Société

LES RELIGIONS CONTRE LES FEMMES Par Nassira Belloula

JEUDI 12 NOVEMBRE 2015

Quand quelque chose échappe à l’homme, il se réfugie dans la religion, mettant ainsi un rempart entre lui et la chose incomprise et souvent cette « chose » incomprise est la femme. Sa faiblesse vient du fait qu’il ne peut pas regarder la femme comme étant son égal, un être fait de chair et de sang mais aussi d’intelligence et de spiritualité. De tous les temps, des croisades à l’inquisition, des invasions à l’instauration des états théocratiques chrétiens, judaïsés ou musulmans, la femme n’échappe pas à son sort et est écarté non seulement des décisions importantes mais violentée pour la maintenir dans un état d’infériorité et de soumission. Dans la religion judaïque, les hommes remercient Dieu dans leurs prières quotidiennes de ne pas les avoir fait naître femmes, et que l’accès des textes sacrés leur reste réservé…Les commentaires de la Torah disent : « Mieux vaut brûler le Torah que de le confier à une femme ». Dans le christianisme, une religion qui a pourtant comme forte symbolique une femme ; Marie qui porta Jésus dans son sein un incroyable modèle de force et de persévérance le statut de la femme n’est guère enviable ; Saint Augustin écrivit à ce sujet « Je ne vois pas quelle utilisation peut faire l’homme de la femme, si on exclut la fonction d’élever les enfants » Augustin a par ailleurs puisé dans Platon sa conception fondamentale des rapports entre les sexes.
Les femmes doivent être soumises et subordonnées aux hommes comme le corps l’est à l’âme. Cela peut paraître aujourd’hui excessif, ce genre de pensée et de réflexion, certains diront même que ce sont là des attitudes archaïques, pourtant ces raisonnements sont partagés et adoptés par des hommes que des années lumière séparent de Saint Augustin.
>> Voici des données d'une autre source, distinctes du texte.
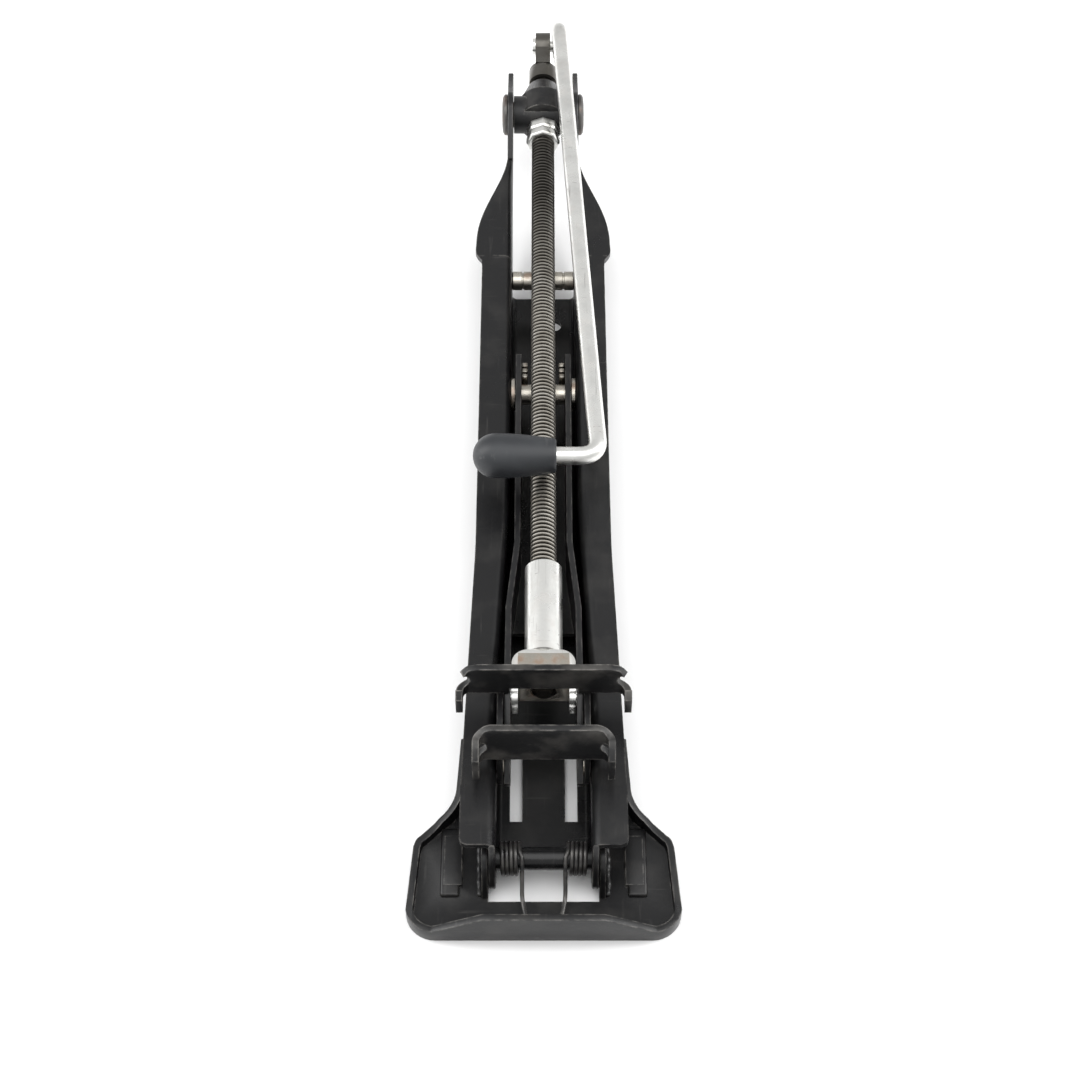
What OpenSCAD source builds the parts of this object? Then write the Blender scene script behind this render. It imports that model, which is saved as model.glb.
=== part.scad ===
// Side-lift screw jack, folded for storage and lying on its back.
// X runs across the jack, Y along the leg from the foot to the crank, Z up from the ground.

/* [Leg] */
// Distance from the foot hinge to the screw trunnion
leg_span = 435; // [400:1:520]
// Depth of the leg channel from its back to the face of its flanges
leg_depth = 36; // [34:0.5:38]
// Sheet thickness of the leg
leg_wall = 2.9; // [2.4:0.1:3.2]
// Half the inside width of the leg at its upper end
leg_half_top = 16; // [15:0.1:19]
// Half the inside width of the leg at the foot hinge
leg_half_foot = 20.7; // [20.5:0.1:25]
// Half the width over the flanges at the upper end
flange_half_top = 31.3; // [27:0.1:35]
// Half the width over the flanges at the foot
flange_half_foot = 36; // [32:0.1:42]

/* [Foot] */
// Width of the foot
foot_w = 121; // [100:1:145]
// Distance from the foot hinge to the front edge of the foot
foot_reach = 32; // [30:0.5:40]
// Height of the turned-up rim of the foot
rim_h = 8; // [6:0.5:11]
// Height of the front lip of the foot at its middle
lip_h = 19.5; // [14:0.5:22]
// Sheet thickness of the foot
foot_wall = 3; // [2.4:0.1:3.6]
// Diameter of the foot hinge pin
foot_pin_d = 10; // [8:0.1:11]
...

Comme si le temps s’est figé sur cette question de la femme. Or, il ne faut pas comprendre par là, que les religions sont la première cause de l’oppression des femmes. La genèse de la condition féminine a pris ses racines bien avant la naissance des religions actuelles. Sauf que les religions ont largement contribué au maintien de la femme dans une condition de sous-être, confinée juste dans un rôle de productrice et crée surtout pour le bien être de l’homme « Femmes, soyez soumises a vos maris, comme au Seigneur… or, de même que l’Église est soumise au Christ » texte de la Bible. Suivant les prescriptions bibliques, la classe dirigeante de la société était masculine et la femme tenue à l’écart du domaine public et du pouvoir, son rôle principal étant la procréation (notons que le judaïsme se transmet par la mère) et la tenue du foyer. Sur la question des femmes, les religions à l’origine s’égalaient, on pense aujourd’hui au foulard islamique mais comment ne pas penser aux femmes des milieux juifs religieux qui doivent soit cacher leur chevelure, soit se raser la tête et porter perruque. Il est question aussi du voile dans les églises : « L’homme, lui, ne doit pas se couvrir la tête, parce qu’il est l’image et le reflet de Dieu ; quant à la femme, elle est le reflet de l’homme»… «Voilà pourquoi la femme doit avoir sur la tête un signe de sujétion, à cause des anges ». La pratique du voile est plus antérieur que cela, selon le spécialiste Jean Bottéro ([1]) dans la Babylone antique, « il semble avoir été réservé aux femmes mariées tandis que les femmes circulant dans les rues ou les places publiques, c’est-à-dire souvent des prostituées, avaient au contraire l’interdiction de le porter. Il convenait de faire la différence, c’était des filles publiques, tandis que le voile des épouses signifiait : attention, propriété privée ! Défense de toucher et même de voir ! » Les religions ont inculqué parmi les femmes des sentiments de soumission et d’infériorité. Ce qui a contribué à faire durer cette iniquité jusqu’au 21ème siècle.
( A suivre)

[1] Spécialiste français de la Bible et du Moyen Orient antique, Jean Bottéro est né en 1914 en Provence. Après le petit séminaire à Nice, il entre chez les Pères dominicains, se spécialise dans l’exégèse biblique, puis dans la Mésopotamie antique (il traduit le Code d’Hammourabi). Il quitte la prêtrise et passe au Centre national de la recherche scientifique. Il participe à des fouilles au Moyen Orient et entre à l’Ecole pratique des hautes études, où il deviendra directeur d’étude (chaire d’assyriologie). Il a publié de nombreux ouvrages, notamment «Gilgamesh», «Naissance de Dieu», «La plus vieille cuisine du monde», «Babylone et la Bible» (entretiens), «Au commencement étaient les dieux».